# The Truman Show....



## smooshkin (Dec 17, 2005)

Hi. Has anyone else seen this movie. The one with Jim Carrey in it. This movie screwed with my head for years. Anyone else experience this?? Also if youve never seen it...DONT WATCH IT! Especially if your prone to the paranoia's as well!! Hope everyone is ok today though...This is my second post, I'd really like to meet some nice people on here. Feel free to email if you like.
XXsmooshkinXX


----------



## Guest_ (Sep 17, 2005)

.


----------



## Guest (Dec 18, 2005)

Seen It?

I Live It.. lol


----------



## AHuseman (Jan 29, 2005)

Yeah I agree...DONT WATCH THAT SH*T!!!


----------



## brett88 (Sep 21, 2005)

Yea i saw the movie after i was DR'd, it did nothing but make it worse for months.

DONT WATCH IT!


----------



## mazeball (Sep 21, 2005)

It's embarrasing to admit I was so effected by a movie, but I know what you mean. The first time I tried to watch it (so many said it was great) I got aobut 20 minutes in and I started panicking and I couldn't figure out why. That was a few years ago. I've seen it since and it wasn't bad. This may even be a good movie to recommend to a friend or someone you want to tell about your DR. Tell them unlike Truman (the pitiful hero) who isn't aware that everyone's watching, one who has DR may feel similar to the scenario but with reversed roles- somehow we are our own directors watching life through a camera....

this topic reminds me of something else I've been wondering. How effected do you people think you are by external influences? - books, movies, news, videogames, music, etc.- MEDIA. I've been wondering lately how many of my thoughts are actually MY thoughts and not just something i've picked up and recycled. In the past I used to be drawn to a random book. I'd start to read it and then I'd realize that it was about some ideas which I had been contemplating- as if it were written somehow by me or through me as I'm reading it???? wait, maybe that's not clear: at the time before reading the book I thought that I was having somewhat original thoughts (I couldn't recall someone/thing triggering them) and then there they were as if by some strange force-coincidence. some strange form of deja vu. Back to the media..... sometimes i'll talk to my girlfriend (I'm in asia and she's asian) and I'll try to describe some western ideas to her or my own interpretations. She usually thinks it's quite strange but normal for me. Then I'll put on a movie and she'll say "hey, that's what you were talking about. you need to stop watching this type of movie." and then I feel that I've decieved myself. your thoughts??


----------



## Guest (Dec 20, 2005)

When I first saw the trailer for this film I was gripped with fear. I had to leave the room. It took me five years to bring myself to watch it, because I knew I had to watch it. It wasn't as bad as I thought it would be in terms of the effect it had one me, since he's "freed" from the whole situation in the end, anyway.

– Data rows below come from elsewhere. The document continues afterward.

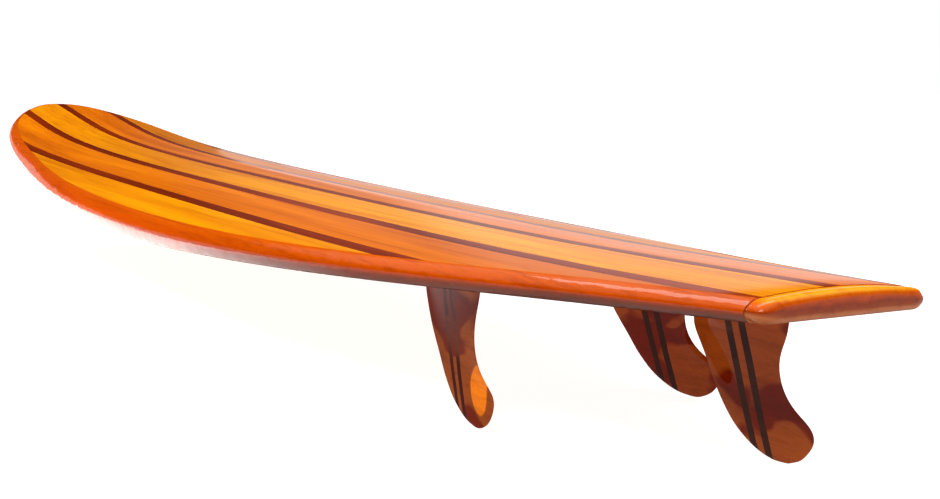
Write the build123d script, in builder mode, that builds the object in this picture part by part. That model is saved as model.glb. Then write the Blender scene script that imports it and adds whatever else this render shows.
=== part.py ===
from build123d import *
import math
import os

os.makedirs("parts", exist_ok=True)

# Surfboard, 7 ft, hollow wooden construction with three removable fins.
# X runs from tail to nose, Y to the rider's left, Z up. Millimetres.
# The origin is under the middle of the board, level with the lowest fin tips.

LENGTH = 2134.0
X_SHIFT = -LENGTH / 2
Z_SHIFT = 143.86

# Shape stations from tail to nose: distance from the tail, half width,
# height of the deck centre line and height of the bottom.
STATIONS = [
    (0.0, 96.0, 33.0, 9.8),
    (60.0, 106.0, 30.8, 5.8),
    (130.0, 120.7, 28.2, 0.8),
    (220.0, 143.0, 25.2, -5.4),
    (340.0, 175.3, 22.1, -13.2),
    (500.0, 214.4, 19.8, -23.2),
    (700.0, 246.6, 18.5, -34.0),
    (920.0, 261.4, 18.5, -43.2),
    (1140.0, 259.3, 19.4, -47.2),
    (1360.0, 242.9, 21.2, -45.8),
    (1560.0, 215.9, 25.4, -38.4),
    (1730.0, 190.2, 33.0, -24.4),
    (1860.0, 168.5, 44.4, -6.6),
    (1960.0, 143.0, 57.2, 13.8),
    (2030.0, 112.0, 67.2, 31.8),
    (2080.0, 80.5, 74.2, 45.6),
    (2112.0, 50.8, 77.6, 53.6),
    (2128.0, 27.5, 76.0, 58.5),
    (2133.6, 7.0, 72.0, 65.0),
]
CROWN_RADIUS = 1345.0
SHOULDER_DROP = 2.0
SHOULDER_WIDTH = 65.0

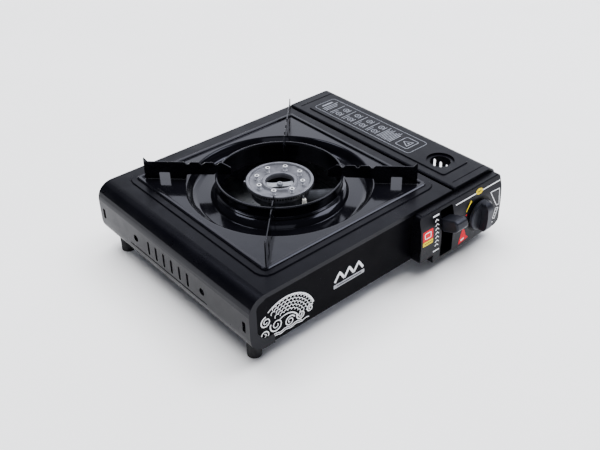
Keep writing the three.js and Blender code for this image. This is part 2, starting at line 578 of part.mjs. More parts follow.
const PIEZO = {
  x0: 113, x1: 127, y0: FRONT + 12, y1: FRONT + 40, z0: REGULATOR.z1 + GAP, z1: REGULATOR.z1 + 11,
};
function piezoIgniter() {
  const p = PIEZO;
  const body = alongY(rect(p.x0, p.z0, p.x1, p.z1, 2), p.y0, p.y1);
  return body.add(rodX(p.y0 + 8, (p.z0 + p.z1) / 2, 2.4, p.x0 - 3, p.x0 + 1, 12));
}

function igniterLead() {
  const p = PIEZO;
  const e = ELECTRODE;
  return bar([
    [p.x0 - 3 - GAP, p.y0 + 8, (p.z0 + p.z1) / 2], [p.x0 - 6, p.y0 + 8, (p.z0 + p.z1) / 2],
    [103, p.y0 + 10, 66], [98, FRONT + 27, 62], [80, FRONT + 36, 48], [40, FRONT + 60, 32],
    [e.x + 12, e.y - 12, 34], [e.x, e.y, 44], [e.x, e.y, e.z0 - 3 - GAP],
  ], 1.1, 26, 6);
}

// ---------------------------------------------------------------- controls
const fwd = (distance) => FRONT - distance;

function valveShaft() {
  const shaft = rodY(KNOB_X, KNOB_Z, 3, fwd(24), REGULATOR.y0 - GAP, 16);
  return shaft.subtract(box(KNOB_X - 5, fwd(25), KNOB_Z + 1.8, KNOB_X + 5, fwd(15), KNOB_Z + 5));
}

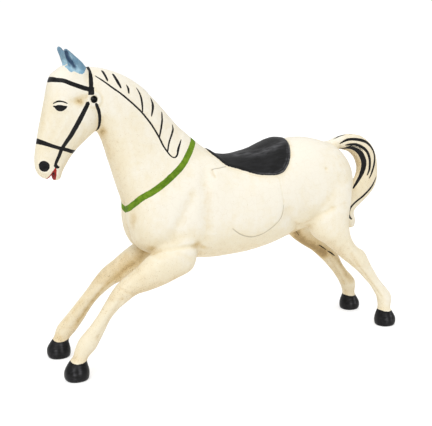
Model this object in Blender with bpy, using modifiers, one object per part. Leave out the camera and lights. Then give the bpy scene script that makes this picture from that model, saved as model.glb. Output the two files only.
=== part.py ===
"""A carved wooden carousel horse at the gallop, as one closed solid, in metres with +Z up.

The horse faces -X, its left side is towards -Y, and it stands on four hooves on the plane z = 0.
The carver's grid sets the figure out: every station of the body, neck, head, limbs, tail, ears
and saddle is given in squares of that grid, seen from the left side.
"""

import math

import bmesh
import bpy
import numpy as np
from mathutils import Matrix

# Overall length, from the muzzle to the back of the tail, and the squares that divide it.
HORSE_LENGTH = 1.30
SQUARES = 130
GRID = HORSE_LENGTH / SQUARES

# The bore behind the cheeks that takes the hand rail, and the raised ring round each mouth.
RAIL_BORE = 0.021
RING_WALL = 0.0115
RING_STAND = 0.0035

# How far the saddle and the painted flap stand up from the coat.
SADDLE_STAND = 0.011
FLAP_STAND = 0.0025

# Fineness of the joined form: grain of the joining, and the triangles left in the body.
GRAIN = 0.55 * GRID
BODY_TRIANGLES = 5900
FLOW_PASSES = 36
LEAST_FLOW = 0.16

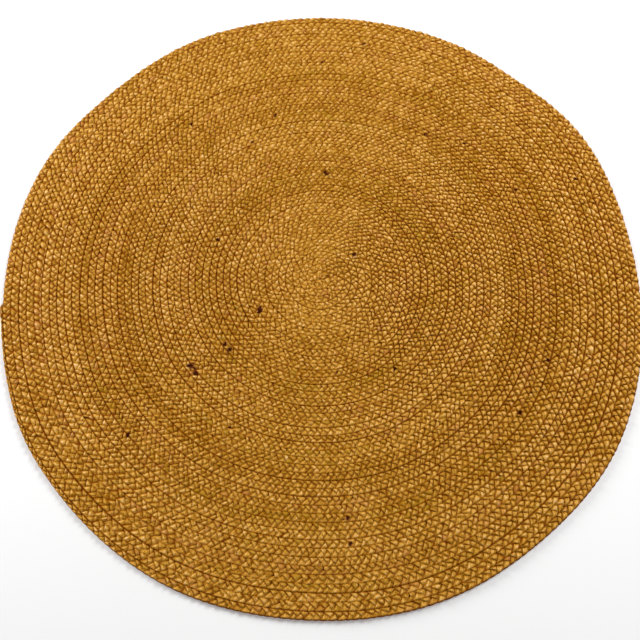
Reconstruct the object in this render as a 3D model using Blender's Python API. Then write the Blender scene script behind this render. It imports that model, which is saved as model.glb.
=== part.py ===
"""Round rug of plaited jute: one braid wound flat into a coil and sewn round to round.

Metres, +Z up. The rug lies on z = 0, and the middle of its outline is over the origin. Seen from
above the coil runs outwards clockwise, and its end is tucked in at the left-hand edge.
"""

import bpy
import numpy as np

# The braid and its coil
THICKNESS = 0.009  # floor to the top of a round
GROOVE_DEPTH = 0.003  # top of a round down to the sewn groove beside it
ROUNDS = 45
INNER_ROUNDS = 30  # these are of a slimmer braid
INNER_BRAID_WIDTH = 0.013
OUTER_BRAID_WIDTH = 0.014
SHOULDER = 0.46  # share of the way from the braid's middle to its edge where its top turns down
TILT = 0.0002  # how much lower the inner shoulder lies
START_TURN = 0.5  # the first half turn is a plain knob

# The end of the braid, tucked in at the rim
END_ANGLE = 183.0  # degrees, anticlockwise from +X
END_NARROWING = 0.0075  # how much slimmer the braid is at its end
END_TURNS = 0.25  # the stretch of a turn over which it narrows
END_HEIGHT = 0.8  # share of the thickness

# The uneven outline: how far the coil's edge stands outside an even spiral
FIRST_UNEVEN_TURN = 15  # inside this turn the rounds stay even
ROUNDING = 6.0  # degrees to each side over which the bends between rows are rounded
ROUNDING_SAMPLES = 13
EDGE_SHIFT = (  # degrees, millimetres
    (0, 1.0),
    (12, 4.0),
    (22, 13.5),
    (30, 18.5),
    (38, 13.5),
    (49, 4.5),
    (57, 11.5),
    (75, 9.5),
    (100, 12.0),
    (115, 17.0),
    (134, 8.5),
    (152, 17.0),
    (166, 14.0),
    (180, 9.0),
    (196, 5.5),
    (208, 11.0),
    (222, 6.0),
    (245, 6.0),
    (266, 1.0),
    (290, 9.0),
    (305, 6.5),
    (325, 14.5),
    (345, 7.5),
)

# The rim's section: share of the way from the braid's middle to its edge, share of its height
RIM_SECTION = (  # out, up
    (0.85, 0.70),
    (1.00, 0.44),
    (0.85, 0.12),
    (0.60, 0.00),
)

STEPS_AT_RIM = 96  # points of the coil in its last turn
STEPS_INSIDE = 58  # in the turn before it; turns nearer the middle have fewer
JUTE_COLOUR = (0.42, 0.20, 0.045, 1.0)
JUTE_ROUGHNESS = 0.85
SMOOTH_BELOW = np.radians(50)  # the grooves are sharper than this and the shoulders are not


def coil_angle(turn):
    """Angle in degrees at a turn: clockwise going outwards, ending at END_ANGLE."""
    return END_ANGLE + 360.0 * (ROUNDS - turn)


def near_end(turn):
    """From 0 to 1 over the stretch where the braid narrows to its end."""
    return np.clip((turn - ROUNDS + END_TURNS) / END_TURNS, 0.0, 1.0)


def edge_shift(angle):
    """EDGE_SHIFT in metres at angles in degrees: straight between rows, then rounded."""
    degrees, millimetres = np.array(EDGE_SHIFT, float).T
    nearby = angle[:, None] + np.linspace(-ROUNDING, ROUNDING, ROUNDING_SAMPLES)
    shift = np.interp(nearby % 360.0, degrees, millimetres, period=360.0)
    return shift.mean(axis=1) / 1000.0


def edge_radius(turn):
    """Radius of the braid's outer edge: the even coil, its uneven shift and the narrowed end."""
    slim = np.clip(turn, 0.0, INNER_ROUNDS) * INNER_BRAID_WIDTH
    full = np.maximum(turn - INNER_ROUNDS, 0.0) * OUTER_BRAID_WIDTH
    outward = np.clip((turn - FIRST_UNEVEN_TURN) / (ROUNDS - FIRST_UNEVEN_TURN), 0.0, 1.0)
    narrowing = END_NARROWING * near_end(turn) ** 2 * (3.0 - 2.0 * near_end(turn))
    return slim + full + edge_shift(coil_angle(turn)) * outward - narrowing


def coil_turns():
    """Turns of the coil's points, set so that every round's chords bow equally little.

    The steps grow with the square root of the radius, so the points are even in turn ** 1.5. The
    first turn is a stretch of its own, because the next round meets its end, and so is the last.
    """
    stops = np.array([START_TURN, START_TURN + 1, ROUNDS - 1]) ** 1.5
    density = STEPS_INSIDE / (stops[-1] - (ROUNDS - 2) ** 1.5)
    turns = [
        np.linspace(a, b, round((b - a) * density) + 2)[:-1] ** (2 / 3)
        for a, b in zip(stops[:-1], stops[1:])
    ]
    turns.append(np.linspace(ROUNDS - 1, ROUNDS, STEPS_AT_RIM + 1))
    return np.concatenate(turns).round(9)


def on_braid(turn, across, height):
    """Points at these turns, from -1 at the braid's inner edge to 1 at its outer one."""
    outer, inner = edge_radius(turn), edge_radius(turn - 1)
    radius = (outer + inner) / 2 + (outer - inner) / 2 * across
    angle = np.radians(coil_angle(turn))
    return np.stack([radius * np.cos(angle), radius * np.sin(angle), height], axis=1)


def strip(inner, outer):
    """Quads between two rows of vertex numbers that run clockwise, facing up or outwards."""
    return np.stack([inner[:-1], inner[1:], outer[1:], outer[:-1]], axis=1).tolist()


def zipped(inner, inner_turn, outer, outer_turn):
    """Triangles between two rows whose points don't pair up, one for each step of either row."""
    steps = np.concatenate([inner_turn[1:], outer_turn[1:]])
    order = np.argsort(steps, kind="stable")
    on_inner = order < len(inner) - 1
    i = np.cumsum(on_inner) - on_inner
    j = np.cumsum(~on_inner) - ~on_inner
    next_inner = inner[np.minimum(i + 1, len(inner) - 1)]
    next_outer = outer[np.minimum(j + 1, len(outer) - 1)]
    third = np.where(on_inner, next_inner, next_outer)
    return np.stack([inner[i], third, outer[j]], axis=1).tolist()


def rug_mesh():
    """The coil as one closed solid: a rib along each round, a groove between rounds, a rim."""
    turn = coil_turns()
    last = turn >= ROUNDS - 1
    sewn = turn <= ROUNDS - 1  # these points have a next round outside them
    second = turn >= START_TURN + 1
    top = THICKNESS * (1.0 - (1.0 - END_HEIGHT) * near_end(turn) ** 3)
    groove_height = np.full(sewn.sum(), THICKNESS - GROOVE_DEPTH)

    rows = [
        on_braid(turn, -SHOULDER, top - TILT),
        on_braid(turn, SHOULDER, top),
        on_braid(turn[sewn], 1.0, groove_height),
    ]
    rows += [on_braid(turn[last], out, top[last] * up) for out, up in RIM_SECTION]
    rows.append(np.array([[0.0, 0.0, THICKNESS], [0.0, 0.0, 0.0]]))
    starts = np.cumsum([0] + [len(row) for row in rows])
    inner, outer, groove, *rim, middles = (
        np.arange(start, start + len(row)) for start, row in zip(starts, rows)
    )
    above, below = middles
    first_turn = inner[~second]
    foot = rim[-1]

    faces = strip(inner, outer) + strip(outer[sewn], groove)
    faces += zipped(groove, turn[sewn] + 1, inner[second], turn[second])
    faces += [[above, b, a] for a, b in zip(first_turn[:-1], first_turn[1:])]
    start_seam = [above, inner[0], outer[0], groove[0], inner[second][0], first_turn[-1]]
    faces.append(start_seam)
    for upper, lower in zip([outer[last], *rim[:-1]], rim):
        faces += strip(upper, lower)
    faces += [[a, b, below] for a, b in zip(foot[:-2], foot[1:-1])]
    faces.append([foot[-2], foot[-1], foot[0], below])
    end_face = [foot[0], foot[-1], *(row[-1] for row in rim[-2::-1]), outer[-1], inner[-1]]
    end_face += [groove[-1], outer[last][0], *(row[0] for row in rim[:-1])]
    faces.append(end_face)

    points = np.concatenate(rows)
    middle = (points.min(axis=0) + points.max(axis=0)) / 2
    points[:, :2] -= middle[:2]
    mesh = bpy.data.meshes.new("braided_rug")
    mesh.from_pydata(points.tolist(), [], [[int(i) for i in face] for face in faces])
    mesh.validate()
    mesh.shade_smooth()
    mesh.set_sharp_from_angle(angle=SMOOTH_BELOW)
    return mesh


def jute():
    """Dry, mustard-brown jute."""
    material = bpy.data.materials.new("jute")
    material.use_nodes = True
    shader = material.node_tree.nodes["Principled BSDF"]
    shader.inputs["Base Color"].default_value = JUTE_COLOUR
    shader.inputs["Roughness"].default_value = JUTE_ROUGHNESS
    shader.inputs["Metallic"].default_value = 0.0
    return material


def build():
    """The whole rug, one braid."""
    rug = bpy.data.objects.new("braided_rug", rug_mesh())
    rug.data.materials.append(jute())
    bpy.context.scene.collection.objects.link(rug)


for leftover in list(bpy.data.objects):
    bpy.data.objects.remove(leftover, do_unlink=True)
build()
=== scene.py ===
"""Round rug of plaited jute, dressed as it looks: its stitches, its sewing and its loose fibres.

Metres, +Z up, in the frame of the rug's solid. Seen from above one flat three-strand braid is
coiled outwards clockwise, and its end is tucked in at the left-hand edge.
"""

import bpy
import numpy as np
from bpy.props import FloatProperty, FloatVectorProperty, IntProperty, PointerProperty
from mathutils import Matrix, Vector


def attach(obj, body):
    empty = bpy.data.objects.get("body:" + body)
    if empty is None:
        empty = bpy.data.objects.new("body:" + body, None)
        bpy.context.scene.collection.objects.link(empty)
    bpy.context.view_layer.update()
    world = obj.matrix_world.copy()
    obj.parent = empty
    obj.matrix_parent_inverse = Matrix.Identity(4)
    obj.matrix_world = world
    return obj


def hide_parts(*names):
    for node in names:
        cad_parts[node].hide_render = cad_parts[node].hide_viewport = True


bl_info = {
    "name": "Coiled Jute Rug",
    "version": (1, 0, 0),
    "blender": (4, 5, 0),
    "location": "3D View > Sidebar > Rug",
    "description": "Builds a round rug of plaited jute on its solid",
    "category": "Add Mesh",
}

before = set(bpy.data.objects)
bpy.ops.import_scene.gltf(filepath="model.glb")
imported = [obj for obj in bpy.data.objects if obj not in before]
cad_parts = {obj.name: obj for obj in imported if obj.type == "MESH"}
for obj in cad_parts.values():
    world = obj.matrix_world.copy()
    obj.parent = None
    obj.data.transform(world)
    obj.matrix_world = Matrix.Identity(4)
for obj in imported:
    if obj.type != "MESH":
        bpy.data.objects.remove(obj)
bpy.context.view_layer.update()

SOLID = "braided_rug"

# The coil, as in the solid
ROUNDS = 45
INNER_ROUNDS = 30  # these are of a slimmer braid
INNER_BRAID_WIDTH = 0.013
OUTER_BRAID_WIDTH = 0.014
START_TURN = 0.5
END_ANGLE = 183.0  # degrees, anticlockwise from +X
END_TURNS = 0.25  # the stretch of a turn over which the braid narrows to its end
END_NARROWING = 0.0095  # a little more than in the solid, because the stitches swell
FIRST_UNEVEN_TURN = 15
ROUNDING = 6.0  # degrees to each side over which the bends between rows are rounded
ROUNDING_SAMPLES = 13
EDGE_SHIFT = (  # degrees, millimetres
    (0, 1.0), (12, 4.0), (22, 13.5), (30, 18.5), (38, 13.5), (49, 4.5), (57, 11.5), (75, 9.5),
    (100, 12.0), (115, 17.0), (134, 8.5), (152, 17.0), (166, 14.0), (180, 9.0), (196, 5.5),
    (208, 11.0), (222, 6.0), (245, 6.0), (266, 1.0), (290, 9.0), (305, 6.5), (325, 14.5),
    (345, 7.5),
)

TABLE_STEPS = 60_000  # points of the table along the coil
WANDER = 0.0004  # metres that the rounds stray from their even path
WANDER_REACH = 50  # table steps
CLOSED_TURN = 1.85  # up to here the inner edge reaches further in, so that no hole is left
CLOSING_TURNS = 0.3  # that ends over this
KNOB = 0.0026  # metres that the braid stands out where its end is tucked in
KNOB_TURN = 0.0045  # turns before the end
KNOB_SPREAD = 0.0035
LONGER_FROM = 0.44  # radius from which the stitches lengthen
LONGER_OVER = 0.10
STITCH_SPREAD = 0.06  # of a stitch's length
STITCH_REACH = 90  # table steps
FIRST_STITCH = 0.72  # length at radius 0, of a full stitch
FULL_STITCH_FROM = 0.07  # radius
ROWS_PER_STITCH = 4
RUNS = 5  # the braid is built in this many lengths

# Added to a seed, so that each use has random numbers of its own
LEAN_SEED = 1
SURFACE_SEED = 2
STITCH_SEED = 6
OUTER_PULL_SEED = 9
INNER_PULL_SEED = 10
TONE_SEED = 20
HAIR_SEED = 1

# Where a dark knot or husk is plaited in
FLECKS = (  # x, y, radius: millimetres from the coil's middle
    (-113, -59, 5.0), (-168, -135, 4.0), (-237, -163, 5.5), (-230, -175, 4.5), (-176, -122, 4.0),
    (17, 224, 4.5), (346, -266, 4.0), (66, 46, 3.5), (221, 305, 3.5), (35, -437, 4.5),
    (17, 486, 3.5), (-195, 86, 3.0), (408, -170, 3.0), (26, -182, 3.0), (131, -179, 3.0),
    (-166, -275, 3.0), (-345, -286, 3.0), (433, -45, 3.0), (508, 195, 3.0), (386, 177, 3.0),
    (295, 283, 3.0), (-128, 299, 3.0), (-81, 360, 3.0), (-252, 346, 3.0), (106, 529, 3.0),
    (40, -480, 3.5),
)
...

Jim Carrey is an amazing actor. Too bad he fixates on the scatalogical humor.


----------



## sebastian (Aug 11, 2004)

littlecrocodile said:


> Jim Carrey is an amazing actor. Too bad he fixates on the scatalogical humor.


Agreed.

This is probably one of my favourite movies as well, incidentally.


----------



## Dreamland (Jun 1, 2005)

I have not seen the movie.....can anybody give me a brief synopsis and what the premise is? I used to watch the Exorcist alone every Halloween just to get the crap scared out of me........I live for psychological thrillers and movies that have the ability to mess with your mind.


----------



## Guest (Dec 21, 2005)

I've seen it - it's actually a wonderful story of redemptiona and breaking free and it gave me hope. Jim Carey played it well I think. I personally hate psycho thrillers and avoid them at all costs, but this is certainly not one of those. But if your scared of moves like that, then be sure to avoid the following:

* The Matrix (now THAT was weird)
* Being John Malkovich (haven't gathered the courage to watch that yet)
* LOTS of episodes from Star Trek (many of them deal with concepts of reality - I swear some of those writers must have had DP/DR).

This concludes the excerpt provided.